*DATA PROVIDED*.
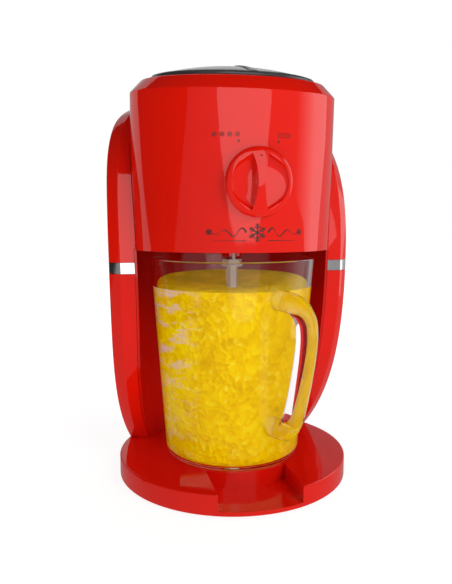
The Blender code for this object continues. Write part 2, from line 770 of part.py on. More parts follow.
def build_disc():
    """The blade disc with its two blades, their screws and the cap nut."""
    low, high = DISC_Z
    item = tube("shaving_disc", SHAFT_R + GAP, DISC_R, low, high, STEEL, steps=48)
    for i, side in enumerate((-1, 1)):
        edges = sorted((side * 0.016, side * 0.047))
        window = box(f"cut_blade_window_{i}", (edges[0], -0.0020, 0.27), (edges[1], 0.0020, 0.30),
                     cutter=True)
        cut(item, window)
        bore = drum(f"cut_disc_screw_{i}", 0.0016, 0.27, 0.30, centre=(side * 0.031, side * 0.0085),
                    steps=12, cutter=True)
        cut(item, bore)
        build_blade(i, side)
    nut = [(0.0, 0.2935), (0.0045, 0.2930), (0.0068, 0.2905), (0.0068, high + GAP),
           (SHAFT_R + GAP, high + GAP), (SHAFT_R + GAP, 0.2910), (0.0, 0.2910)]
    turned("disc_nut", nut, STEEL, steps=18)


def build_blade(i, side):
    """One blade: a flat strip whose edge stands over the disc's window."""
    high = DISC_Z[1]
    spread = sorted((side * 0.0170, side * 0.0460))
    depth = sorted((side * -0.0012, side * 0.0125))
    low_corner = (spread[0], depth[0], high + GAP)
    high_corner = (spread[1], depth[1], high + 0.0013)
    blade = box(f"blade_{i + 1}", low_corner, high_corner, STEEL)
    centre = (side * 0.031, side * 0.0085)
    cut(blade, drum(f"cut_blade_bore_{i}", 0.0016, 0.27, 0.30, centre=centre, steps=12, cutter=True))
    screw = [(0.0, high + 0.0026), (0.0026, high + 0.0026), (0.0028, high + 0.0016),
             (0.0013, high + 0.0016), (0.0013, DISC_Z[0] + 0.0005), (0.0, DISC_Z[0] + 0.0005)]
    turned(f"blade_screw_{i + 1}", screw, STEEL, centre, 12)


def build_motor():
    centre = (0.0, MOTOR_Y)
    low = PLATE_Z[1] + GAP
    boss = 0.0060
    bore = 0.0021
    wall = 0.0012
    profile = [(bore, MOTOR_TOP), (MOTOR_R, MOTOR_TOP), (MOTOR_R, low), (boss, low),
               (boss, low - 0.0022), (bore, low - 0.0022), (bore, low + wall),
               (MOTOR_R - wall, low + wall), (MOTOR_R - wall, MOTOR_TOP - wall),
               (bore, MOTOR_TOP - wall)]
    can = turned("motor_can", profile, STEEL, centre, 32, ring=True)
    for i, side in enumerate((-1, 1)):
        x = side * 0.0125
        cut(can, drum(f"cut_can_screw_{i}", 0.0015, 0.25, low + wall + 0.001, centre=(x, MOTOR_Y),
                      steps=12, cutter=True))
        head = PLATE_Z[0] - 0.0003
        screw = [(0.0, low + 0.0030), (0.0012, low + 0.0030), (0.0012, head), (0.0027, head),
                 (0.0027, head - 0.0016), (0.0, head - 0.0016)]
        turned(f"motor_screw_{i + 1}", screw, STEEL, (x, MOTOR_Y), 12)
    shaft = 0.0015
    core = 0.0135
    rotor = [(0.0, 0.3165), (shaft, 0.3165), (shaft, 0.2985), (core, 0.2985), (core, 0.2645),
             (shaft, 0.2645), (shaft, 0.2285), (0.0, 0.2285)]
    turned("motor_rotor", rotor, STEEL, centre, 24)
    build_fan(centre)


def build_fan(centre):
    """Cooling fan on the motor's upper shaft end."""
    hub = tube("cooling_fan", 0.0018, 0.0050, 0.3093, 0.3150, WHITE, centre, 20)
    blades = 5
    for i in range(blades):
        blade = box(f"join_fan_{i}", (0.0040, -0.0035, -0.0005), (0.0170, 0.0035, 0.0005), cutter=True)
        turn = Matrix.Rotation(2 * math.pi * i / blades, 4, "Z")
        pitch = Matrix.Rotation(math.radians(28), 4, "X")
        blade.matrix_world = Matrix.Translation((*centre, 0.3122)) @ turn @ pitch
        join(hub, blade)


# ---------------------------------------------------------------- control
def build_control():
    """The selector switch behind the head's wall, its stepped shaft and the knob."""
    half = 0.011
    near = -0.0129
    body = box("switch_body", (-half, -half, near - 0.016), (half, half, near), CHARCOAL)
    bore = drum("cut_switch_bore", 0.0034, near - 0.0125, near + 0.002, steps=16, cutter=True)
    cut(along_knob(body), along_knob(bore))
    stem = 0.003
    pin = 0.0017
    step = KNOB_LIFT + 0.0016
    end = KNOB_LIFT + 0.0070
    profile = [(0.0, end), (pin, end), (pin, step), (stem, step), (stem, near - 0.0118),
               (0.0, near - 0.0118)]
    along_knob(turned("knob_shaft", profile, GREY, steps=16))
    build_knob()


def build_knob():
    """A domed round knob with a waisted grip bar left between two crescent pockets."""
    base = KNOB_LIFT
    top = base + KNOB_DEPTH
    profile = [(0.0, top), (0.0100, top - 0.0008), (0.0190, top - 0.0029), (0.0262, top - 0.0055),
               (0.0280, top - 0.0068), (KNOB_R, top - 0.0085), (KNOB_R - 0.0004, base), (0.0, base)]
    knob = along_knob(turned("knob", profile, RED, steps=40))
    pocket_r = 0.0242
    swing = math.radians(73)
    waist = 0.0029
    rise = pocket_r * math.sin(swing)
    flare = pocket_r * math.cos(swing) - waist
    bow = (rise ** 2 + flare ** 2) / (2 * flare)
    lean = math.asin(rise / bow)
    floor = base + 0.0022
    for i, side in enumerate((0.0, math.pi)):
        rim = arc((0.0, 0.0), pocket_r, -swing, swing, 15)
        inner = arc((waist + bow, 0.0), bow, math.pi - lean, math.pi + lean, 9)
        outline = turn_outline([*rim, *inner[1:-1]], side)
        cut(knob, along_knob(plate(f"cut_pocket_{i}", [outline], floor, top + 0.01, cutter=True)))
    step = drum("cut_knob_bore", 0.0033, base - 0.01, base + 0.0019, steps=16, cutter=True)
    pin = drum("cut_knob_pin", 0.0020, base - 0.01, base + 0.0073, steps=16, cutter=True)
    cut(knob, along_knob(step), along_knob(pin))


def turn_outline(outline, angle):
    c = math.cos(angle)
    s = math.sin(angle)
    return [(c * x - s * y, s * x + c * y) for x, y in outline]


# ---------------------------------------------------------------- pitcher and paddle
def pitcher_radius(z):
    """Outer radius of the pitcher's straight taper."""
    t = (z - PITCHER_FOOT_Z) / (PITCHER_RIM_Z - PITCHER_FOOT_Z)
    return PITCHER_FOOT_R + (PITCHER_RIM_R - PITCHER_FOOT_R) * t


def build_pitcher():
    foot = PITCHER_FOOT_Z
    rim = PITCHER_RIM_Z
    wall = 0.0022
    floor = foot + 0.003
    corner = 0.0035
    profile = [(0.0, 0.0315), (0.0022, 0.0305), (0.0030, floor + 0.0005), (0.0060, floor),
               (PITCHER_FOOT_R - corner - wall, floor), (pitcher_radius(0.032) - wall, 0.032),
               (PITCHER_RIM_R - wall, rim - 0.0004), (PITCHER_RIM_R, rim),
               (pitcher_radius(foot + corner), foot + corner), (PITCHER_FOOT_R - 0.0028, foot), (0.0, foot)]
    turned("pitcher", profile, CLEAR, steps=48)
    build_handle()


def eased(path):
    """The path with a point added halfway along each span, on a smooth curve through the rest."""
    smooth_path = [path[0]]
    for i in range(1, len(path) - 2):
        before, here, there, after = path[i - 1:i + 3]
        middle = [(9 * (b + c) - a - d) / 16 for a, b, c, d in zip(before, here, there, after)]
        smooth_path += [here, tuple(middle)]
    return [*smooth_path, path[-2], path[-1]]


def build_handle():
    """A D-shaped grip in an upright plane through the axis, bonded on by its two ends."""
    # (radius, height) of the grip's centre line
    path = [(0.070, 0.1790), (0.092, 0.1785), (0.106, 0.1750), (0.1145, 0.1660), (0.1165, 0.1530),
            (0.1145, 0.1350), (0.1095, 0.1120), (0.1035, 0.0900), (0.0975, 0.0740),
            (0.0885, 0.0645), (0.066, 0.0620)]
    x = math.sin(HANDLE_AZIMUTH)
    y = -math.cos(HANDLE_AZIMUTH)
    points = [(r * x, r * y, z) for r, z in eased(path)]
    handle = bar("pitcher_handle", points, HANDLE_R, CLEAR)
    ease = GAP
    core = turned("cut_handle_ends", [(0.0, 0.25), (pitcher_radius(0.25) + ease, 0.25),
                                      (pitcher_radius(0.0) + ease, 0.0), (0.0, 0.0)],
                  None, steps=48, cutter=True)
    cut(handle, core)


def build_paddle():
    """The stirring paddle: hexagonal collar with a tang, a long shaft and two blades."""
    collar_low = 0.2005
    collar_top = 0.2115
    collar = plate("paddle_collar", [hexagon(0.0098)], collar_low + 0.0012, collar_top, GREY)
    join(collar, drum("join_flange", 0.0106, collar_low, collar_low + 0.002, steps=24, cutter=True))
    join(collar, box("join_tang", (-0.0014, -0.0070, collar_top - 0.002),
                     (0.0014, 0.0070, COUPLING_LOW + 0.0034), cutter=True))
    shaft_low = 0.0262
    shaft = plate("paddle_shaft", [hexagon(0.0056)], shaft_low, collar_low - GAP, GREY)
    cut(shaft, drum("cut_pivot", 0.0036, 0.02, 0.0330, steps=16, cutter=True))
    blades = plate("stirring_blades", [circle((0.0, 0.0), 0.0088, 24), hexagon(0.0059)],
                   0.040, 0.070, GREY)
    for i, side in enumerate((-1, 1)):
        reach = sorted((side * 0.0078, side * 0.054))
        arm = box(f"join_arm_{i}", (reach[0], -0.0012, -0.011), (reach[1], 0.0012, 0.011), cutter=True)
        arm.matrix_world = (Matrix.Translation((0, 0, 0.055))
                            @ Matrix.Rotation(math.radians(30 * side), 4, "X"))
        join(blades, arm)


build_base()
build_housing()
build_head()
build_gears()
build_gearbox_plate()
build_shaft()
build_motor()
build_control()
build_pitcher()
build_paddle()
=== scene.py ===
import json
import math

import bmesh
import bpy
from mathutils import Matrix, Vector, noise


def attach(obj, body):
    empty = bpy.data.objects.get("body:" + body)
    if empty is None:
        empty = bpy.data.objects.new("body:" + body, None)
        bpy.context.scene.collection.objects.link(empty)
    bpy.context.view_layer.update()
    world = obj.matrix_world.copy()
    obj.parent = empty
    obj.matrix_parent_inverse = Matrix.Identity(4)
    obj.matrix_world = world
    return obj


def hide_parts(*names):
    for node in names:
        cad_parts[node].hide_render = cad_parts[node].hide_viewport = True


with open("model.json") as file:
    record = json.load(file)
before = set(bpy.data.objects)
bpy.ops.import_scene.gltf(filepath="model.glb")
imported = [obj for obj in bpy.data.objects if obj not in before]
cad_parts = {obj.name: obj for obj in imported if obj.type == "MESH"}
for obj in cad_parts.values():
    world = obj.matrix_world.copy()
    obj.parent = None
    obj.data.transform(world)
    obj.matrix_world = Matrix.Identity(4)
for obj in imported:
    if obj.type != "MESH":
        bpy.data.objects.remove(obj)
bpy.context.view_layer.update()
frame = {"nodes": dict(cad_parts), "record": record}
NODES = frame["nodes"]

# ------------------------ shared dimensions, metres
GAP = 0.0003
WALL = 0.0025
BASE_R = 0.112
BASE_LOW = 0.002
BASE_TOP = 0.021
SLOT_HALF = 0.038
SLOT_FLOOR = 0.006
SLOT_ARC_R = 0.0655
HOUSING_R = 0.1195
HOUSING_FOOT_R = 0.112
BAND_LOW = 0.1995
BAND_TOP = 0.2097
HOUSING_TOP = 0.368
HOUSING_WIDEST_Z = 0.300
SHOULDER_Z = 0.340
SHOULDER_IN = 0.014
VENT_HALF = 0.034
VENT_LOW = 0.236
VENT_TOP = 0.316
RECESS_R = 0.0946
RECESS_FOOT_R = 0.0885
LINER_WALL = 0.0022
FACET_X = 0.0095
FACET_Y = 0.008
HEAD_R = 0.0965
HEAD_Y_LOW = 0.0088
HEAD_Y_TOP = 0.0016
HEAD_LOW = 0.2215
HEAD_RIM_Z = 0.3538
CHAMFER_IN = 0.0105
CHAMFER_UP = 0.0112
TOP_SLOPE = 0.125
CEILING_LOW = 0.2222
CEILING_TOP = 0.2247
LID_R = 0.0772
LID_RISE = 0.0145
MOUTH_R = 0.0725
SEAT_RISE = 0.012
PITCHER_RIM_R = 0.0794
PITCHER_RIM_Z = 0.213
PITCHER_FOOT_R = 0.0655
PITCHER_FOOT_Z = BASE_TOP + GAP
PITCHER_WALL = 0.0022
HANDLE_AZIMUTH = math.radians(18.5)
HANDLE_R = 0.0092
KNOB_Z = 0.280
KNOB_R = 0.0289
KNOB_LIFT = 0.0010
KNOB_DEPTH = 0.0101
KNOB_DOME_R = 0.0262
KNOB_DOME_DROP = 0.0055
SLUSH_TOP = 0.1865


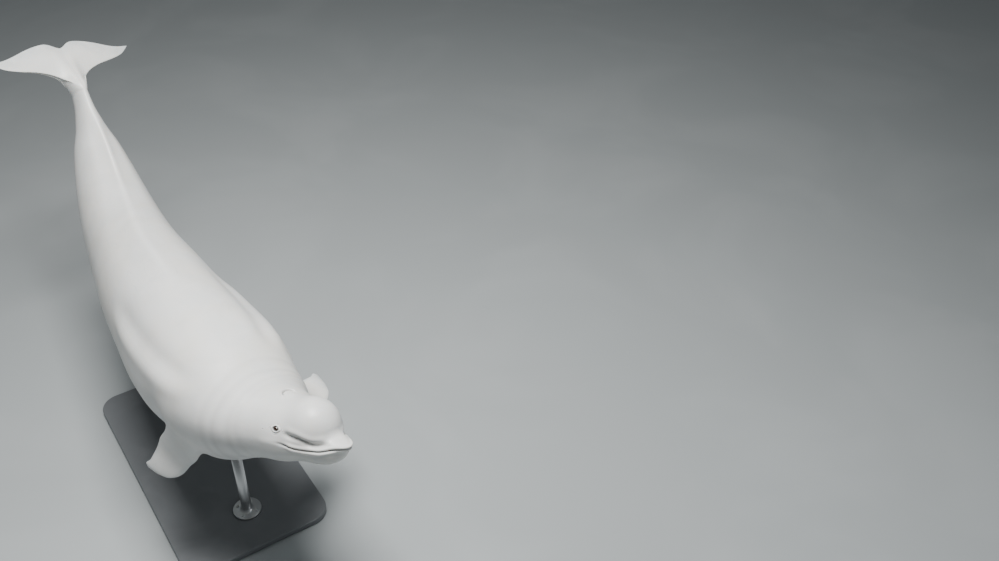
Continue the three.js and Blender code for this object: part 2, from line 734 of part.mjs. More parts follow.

*INSTRUCTION*. Tally up the lines of the listing containing the word "this". Give only the total.

*FULL RESPONSE*. 2